LE SONNEUR A VENTRE JAUNE
Note d’intention : Vincent Clergironnet
Ce projet est né  d’une rencontre inopinée avec Rémi Helder, docteur à l’université de Reims et directeur du CERFE (Centre de recherche et de formation en éco éthologie, http://www.cerfe.com). Alors que je l’interroge sur ses activités, il me confie dans un sourire : «  Je dois convaincre les forestiers de laisser leurs ornières de tracteur intactes, pour sauver un petit crapaud qui a pris l’habitude de s’y reproduire ».

Aussitôt la scène se forme dans ma tête : j’imagine la fragilité de la position du scientifique et l’ahurissement d’un chef d’entreprise devant sa demande. J’imagine le point de vue du bûcheron tenu aux exigences de rendement et d’efficacité. Et je trouve qu’il y a là une matière théâtrale merveilleuse. Non seulement parce que d’un certain point de vue la situation a quelque chose de cocasse mais surtout parce qu’elle est immédiatement emblématique.

Tout l’enjeu de la préservation de la nature est résumé dans ce face à face entre un minuscule crapaud et un énorme tracteur, entre les enjeux économiques d’un forestier et l’ampleur de la révolution psychologique et logistique qu’il lui faut entreprendre si on le convainc de l’importance de sauver le précieux batracien.

Je trouve aussi passionnant que l’être humain avec ses tracteurs ait malencontreusement créé un lieu de reproduction pour le Sonneur à ventre jaune. Une fois de plus : la nature nous rattrape ! Nos activités ont des conséquences qui génèrent toute sorte d’adaptations inattendues et celles-ci n’ont de cesse de nous rappeler que la séparation d’avec la Nature est d’abord une construction mentale (fondée sur le fait que nous préférons lui mener une guerre féroce plutôt que de nous insérer respectueusement dans ses équilibres).
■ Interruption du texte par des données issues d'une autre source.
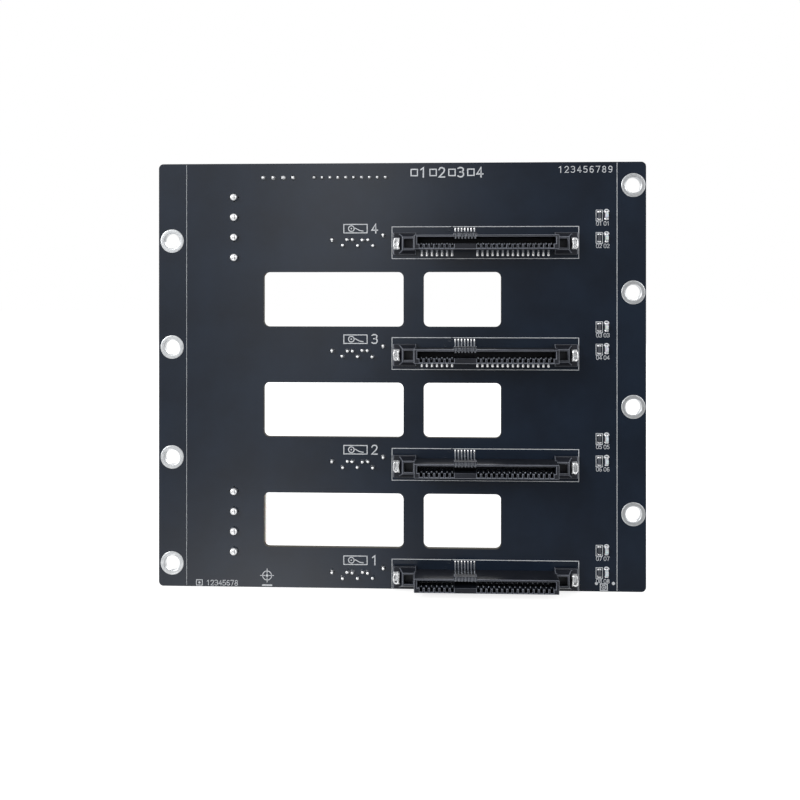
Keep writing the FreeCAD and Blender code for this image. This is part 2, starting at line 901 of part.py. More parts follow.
# ---------------------------------------------------------------- assembly
def repeated_rows(pieces, x, y, height_of):
    """One master of each piece on the lowest drive row, and linked copies above it."""
    for name, build in pieces.items():
        master = new_body(f"drive_1_{name}")
        build(master)
        place(master, x, y, height_of(0))
        for row in range(1, int(worked("drive_count"))):
            copy_of(master, f"drive_{row + 1}_{name}", x, y, height_of(row))


def power_headers():
    x = f"{LEFT} + power_offset"
    for name, build in POWER_PIECES.items():
        master = new_body(f"lower_{name}")
        build(master)
        place(master, x, "board_thickness", POWER_PLACES["lower"])
        copy_of(master, f"upper_{name}", x, "board_thickness", POWER_PLACES["upper"])


def top_headers():
    for name, kind in TOP_HEADERS.items():
        x = f"{LEFT} + {kind}_offset"
        for part_name, build in (("body", top_body), ("pins", top_pins)):
            body = new_body(f"{name}_{part_name}")
            build(body, kind)
            place(body, x, "board_thickness", TOP_ROW)


def check_document():
    """Stop if any object failed or any piece has no valid solid."""
    for item in doc.Objects:
        if "Invalid" in item.State or "Error" in item.State:
            raise RuntimeError(f"{item.Name} ({item.Label}) failed: {item.State}")
    for piece in PARTS:
        shape = Part.getShape(piece)
        if shape.isNull() or not shape.isValid() or not shape.Solids:
            raise RuntimeError(f"{piece.Label} has no valid solid")


def export_parts():
    os.makedirs("parts", exist_ok=True)
    for piece in PARTS:
        Part.getShape(piece).exportStep(f"parts/{piece.Label}.step")


board()
repeated_rows(SOCKET_PIECES, SOCKET_CENTRE, "0", drive_height)
repeated_rows(DATA_PIECES, DATA_CENTRE, "board_thickness", data_height)
power_headers()
top_headers()
status_lamps()
doc.recompute()
check_document()
export_parts()
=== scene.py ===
# %% [markdown]
# # Dressing a drive backplane board
#
# This lesson takes the measured solids of a server's drive backplane and gives them
# the finish of the real thing. Four drives push onto the long sockets on the front,
# cables leave from the back, and the board itself is a sheet of glass-epoxy with
# copper on it, covered in black solder mask and white print.
#
# The solids are a fixed frame: nothing in them moves or changes. What is added is
# what the solids leave out, which is ink, solder, plating and the look of each material.

# %% Load the fixed frame
import json
import math

import bmesh
import bpy
import numpy as np
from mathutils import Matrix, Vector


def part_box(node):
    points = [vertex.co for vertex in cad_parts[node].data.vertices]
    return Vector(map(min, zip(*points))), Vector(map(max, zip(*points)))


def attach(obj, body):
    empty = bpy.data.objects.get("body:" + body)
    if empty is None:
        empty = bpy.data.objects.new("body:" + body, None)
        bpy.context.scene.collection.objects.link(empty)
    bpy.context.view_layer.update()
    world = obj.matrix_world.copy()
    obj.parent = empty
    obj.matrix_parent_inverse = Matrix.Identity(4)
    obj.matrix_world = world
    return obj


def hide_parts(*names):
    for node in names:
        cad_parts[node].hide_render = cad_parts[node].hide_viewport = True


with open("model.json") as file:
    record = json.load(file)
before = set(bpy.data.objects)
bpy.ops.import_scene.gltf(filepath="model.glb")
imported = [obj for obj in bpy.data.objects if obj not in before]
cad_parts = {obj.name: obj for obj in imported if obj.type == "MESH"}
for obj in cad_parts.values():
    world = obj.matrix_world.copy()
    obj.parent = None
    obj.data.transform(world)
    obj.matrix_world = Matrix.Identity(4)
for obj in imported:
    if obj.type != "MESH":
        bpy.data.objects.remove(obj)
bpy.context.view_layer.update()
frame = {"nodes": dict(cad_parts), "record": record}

# %% [markdown]
# ## Working in millimetres
#
# A circuit board is drawn in millimetres, and Blender's own unit here is the metre.
# Every place below is worked out in millimetres from the boxes of the solids, and
# one factor turns it to metres when a mesh is made.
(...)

Enfin, je pense à tous les humains du territoire se penchant au dessus du « sonneur ». Politiques, chercheurs, forestiers, paysans, chasseurs, promeneurs… je vois leur points de vue contradictoires, leur bonne volonté, leurs interêts et leurs croyances et tout ce petit monde se défend devant l’évidence : un minuscule crapaud nous invite à changer nos habitudes car nous partageons avec lui un mystère qu’il nous faut apprendre à respecter, la vie.

L’idée est tout à la fois de créer une galerie de personnages permettant de refléter tous ces points de vue sans les juger, en les considérant tous comme légitimes et d’avoir recours au conte. J’entends ici non pas au sens formel d’une narration mais de tout ce que le conte permet : donner la parole à tous les personnages y compris au Sonneur lui-même et surtout imaginer un dénouement. Le conte peut échapper au réalisme, non pas pour le fuir, mais pour aller puiser dans l’imaginaire la foi en des solutions. Le conte est lié à la sagesse, cette part de nous-même qui demande à être mobilisée pour trouver la compréhension, le courage et la force de surplomber nos intérêts immédiats.
L’idée est de créer à partir de tout ça un spectacle de 45 minutes pour un public familial avec un comédien et une musicienne.